• WHAT TO DO
Copy exactly the lines from the start of the data below through the one that carries "the flat bottom.", and only those.

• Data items
-- start --

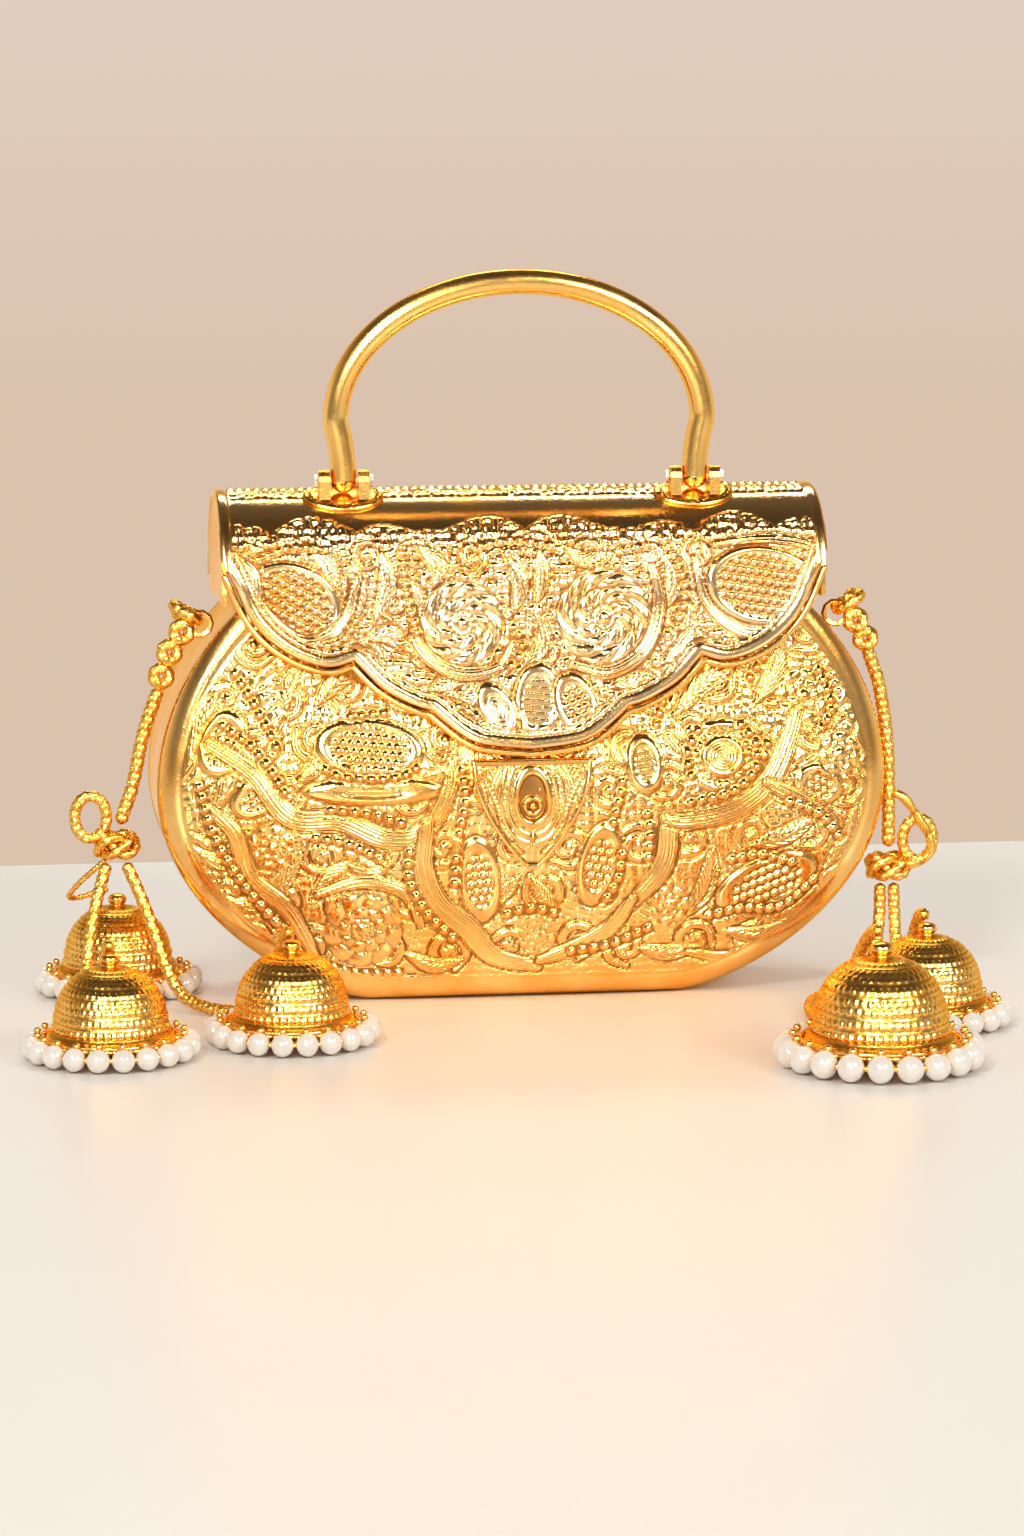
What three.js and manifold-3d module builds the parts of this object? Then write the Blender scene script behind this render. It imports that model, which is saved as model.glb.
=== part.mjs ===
// Potli bag: a rigid metal clutch with a rolled flap lid, a bow handle and two tassels of bells.
// Millimetres, +Z up, front towards -Y, origin at the middle of the flat bottom.

import * as THREE from 'three';
import { mergeVertices } from 'three/addons/utils/BufferGeometryUtils.js';
import Module from 'manifold-3d';

const wasm = await Module();
wasm.setup();

// Sheet and fits
const SHEET = 1.2;
const GAP = 0.3;
const TURNING_GAP = 0.4;

// Case outline, seen from the front
const CASE_HALF_WIDTH = 100;
const FLAT_HALF_WIDTH = 42;
const WIDEST_Z = 58;
const MOUTH_Z = 112;
const SIDE_CURVE = 78;
const CORNER_POWER = 0.68;

// Case depth
const BAND_DEPTH = 40;
const BELLY_Z = 55;
const BACK_CREST = 28;
const BORDER = 7;
const BORDER_RISE = 0.9;

// Lid
const ROLL_RADIUS = 25.5;
const LID_OVERHANG = 10.44;
const FLAP_TIP_Z = 70;
const FLAP_FLARE = 8.5;
const MAGNET_THICKNESS = 1;
const MAGNET_RADIUS = 5;
const MAGNET_Z = 81;
const EDGE_WIRE_RADIUS = 0.9;
const LID_END_DROP = 3;
const FLAP_CORNER_RISE = 10;

// Scalloped edge of the flap as half lobes from the corner to the middle, in shares of the flap:
// out from the middle, and up from the tip to the corner
const FLAP_LOBES = [
  [[1, 1], [0.956, 0.846], [0.923, 0.723], [0.877, 0.615], [0.806, 0.519], [0.726, 0.456], [0.648, 0.431],
    [0.574, 0.462]],
  [[0.574, 0.462], [0.504, 0.346], [0.446, 0.283], [0.373, 0.227], [0.327, 0.208]],
  [[0.327, 0.208], [0.232, 0.083], [0.151, 0.027], [0, 0]],
];

// Hinge along the back edge
const HINGE_HALF_LENGTH = 45;
const HINGE_PIN_RADIUS = 0.8;
const KNUCKLE_WALL = 0.8;
const KNUCKLE_COUNT = 5;
const HINGE_REACH = 2.7;
const HINGE_DROP = 1.5;
const LEAF_THICKNESS = 1;
const LEAF_HEIGHT = 8;
const CASE_LEAF_DROP = 5;
const LID_LEAF_TURNS = [3, 8, 13, 18];
const WEB_OVERLAP = 2;

// Handle
const HANDLE_RADIUS = 3.45;
const HANDLE_HALF_WIDTH = 50.2;
const HANDLE_ARCH = 37.2;
const HANDLE_LEG = 16.2;
const HANDLE_DRAW_IN = 2.1;
const PIVOT_Y = -10;
const PIVOT_STAND = 5.3426;
const LUG_RADIUS = 3;
const LUG_WIDTH = 3;
const HANDLE_PIN_RADIUS = 0.9;
const PIN_HEAD_RADIUS = 1.8;
const PIN_HEAD_WIDTH = 0.8;
const BASE_HALF_WIDTH = 11;
const BASE_HALF_DEPTH = 7;
const BASE_THICKNESS = 1.2;

// Clasp shield
const SHIELD_TOP_HALF = 16.5;
const SHIELD_BOTTOM_Z = 37;
const SHIELD_THICKNESS = 1.5;
const SHIELD_RIM = 0.7;

// Lining
const LINING_GAP = 0.5;
const LINING_THICKNESS = 0.9;

// Ropes and bells
const ROPE_RADIUS = 1.9;
const STRAND_RADIUS = 1.7;
const THREAD_RADIUS = 0.8;
const EYE_RADIUS = 3.2;
const EYE_WIRE = 0.8;
const EYE_Z = 100;
const EYE_Y = -11;
const BELL_WALL = 1;
const PEARL_RADIUS = 3;
const PEARL_COUNT = 20;
const PEARL_RING_RADIUS = 20.5;
const PEARL_WIRE = 0.5;
const FLOOR_GAP = 0.05;

// Colours
const GOLD = { color: 0xd9a04a, roughness: 0.28, metalness: 1 };
const GOLD_SMOOTH = { color: 0xe8b060, roughness: 0.2, metalness: 1 };
const GOLD_ROPE = { color: 0xc88a35, roughness: 0.45, metalness: 0.8 };
const STEEL = { color: 0xb9b3a6, roughness: 0.35, metalness: 1 };
const VELVET = { color: 0x5a1620, roughness: 0.95, metalness: 0 };
const PEARL = { color: 0xf6ead8, roughness: 0.25, metalness: 0 };

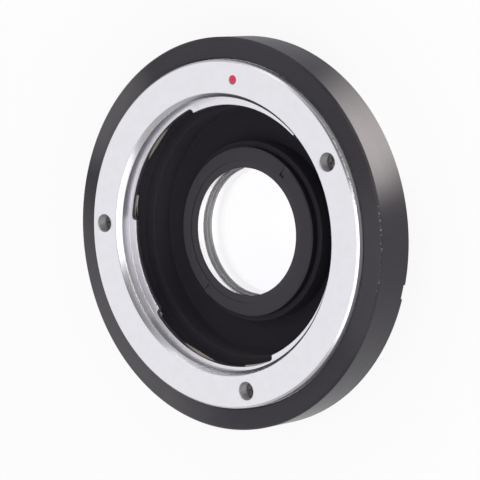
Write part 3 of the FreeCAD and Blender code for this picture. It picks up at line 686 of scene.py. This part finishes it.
screw_end = node_low("ring_screw_1")
screw_head = node_high("ring_screw_1")
head_radius = 1.5
thread_radius = 0.95
tip_radius = 0.75
tip_length = 0.25


def places_tree():
    """Geometry nodes that set one piece at each point, turned about Z by the point's angle."""
    tree, given, result = piece_tree("places_tree", (
        ("Places", "Geometry"), ("Piece", "Object"), ("Finish", "Material")))
    pattern = tree.nodes.new("GeometryNodeObjectInfo")
    about_axis = tree.nodes.new("ShaderNodeCombineXYZ")
    setting, _, finish = chained(tree, "InstanceOnPoints", "RealizeInstances", "SetMaterial")
    tree.links.new(given["Places"], setting.inputs["Points"])
    tree.links.new(given["Piece"], pattern.inputs["Object"])
    tree.links.new(pattern.outputs["Geometry"], setting.inputs["Instance"])
    tree.links.new(point_value(tree, "turn"), about_axis.inputs["Z"])
    tree.links.new(about_axis.outputs["Vector"], setting.inputs["Rotation"])
    tree.links.new(given["Finish"], finish.inputs["Material"])
    tree.links.new(finish.outputs["Geometry"], result)
    return tree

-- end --

• WORKED ANSWER
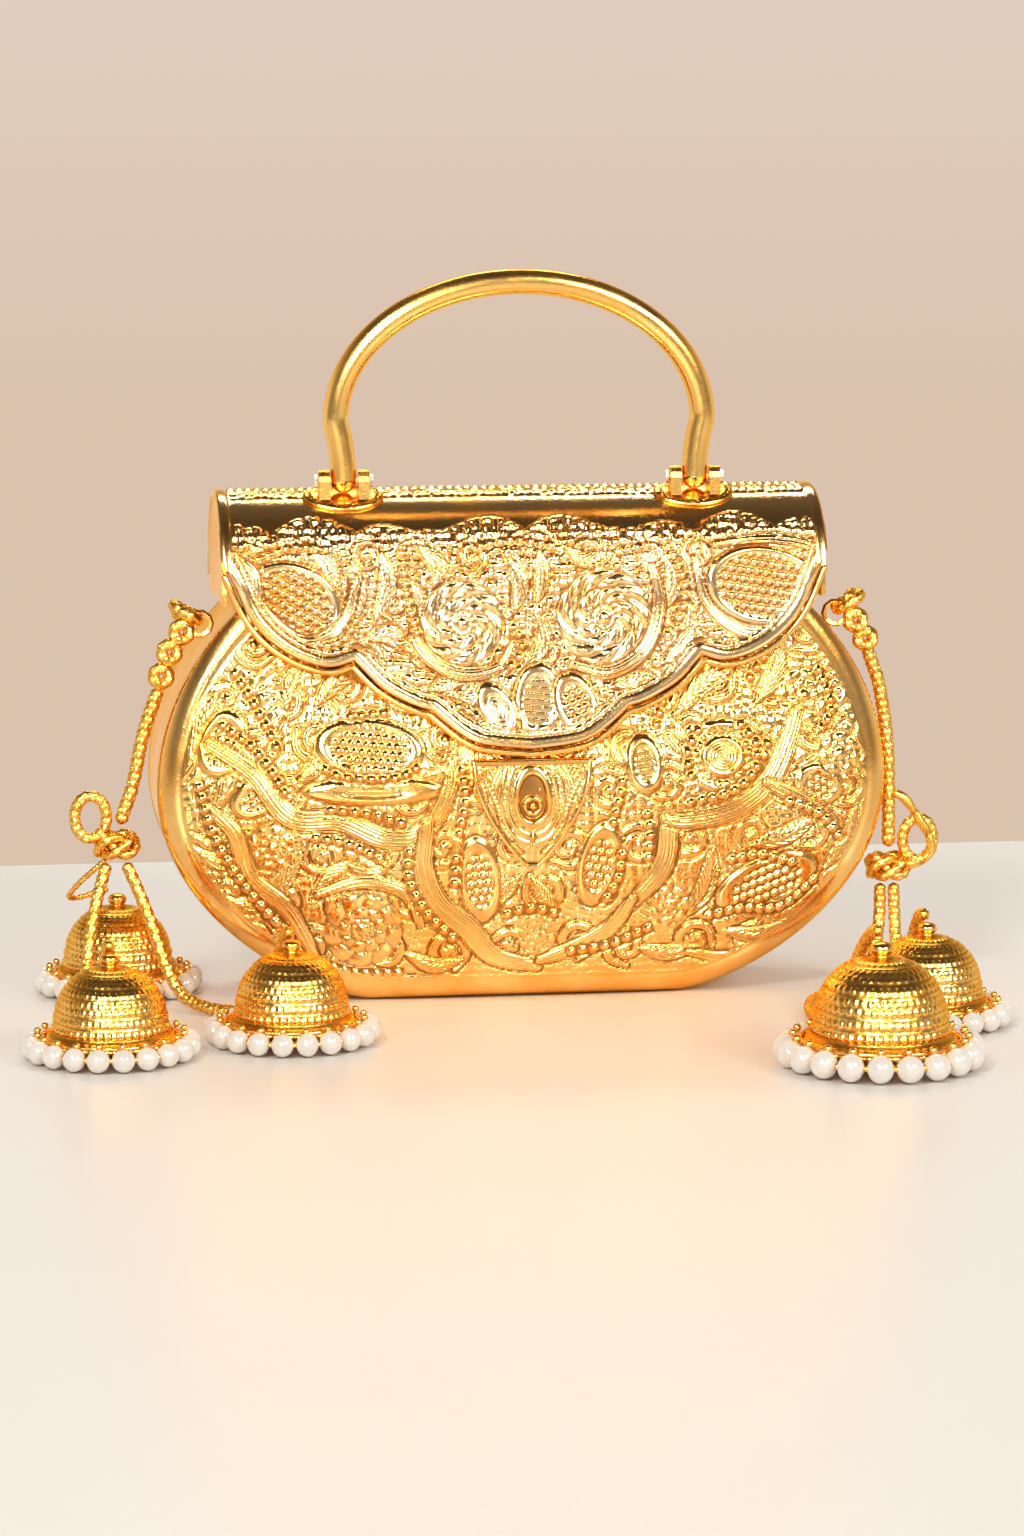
What three.js and manifold-3d module builds the parts of this object? Then write the Blender scene script behind this render. It imports that model, which is saved as model.glb.
=== part.mjs ===
// Potli bag: a rigid metal clutch with a rolled flap lid, a bow handle and two tassels of bells.
// Millimetres, +Z up, front towards -Y, origin at the middle of the flat bottom.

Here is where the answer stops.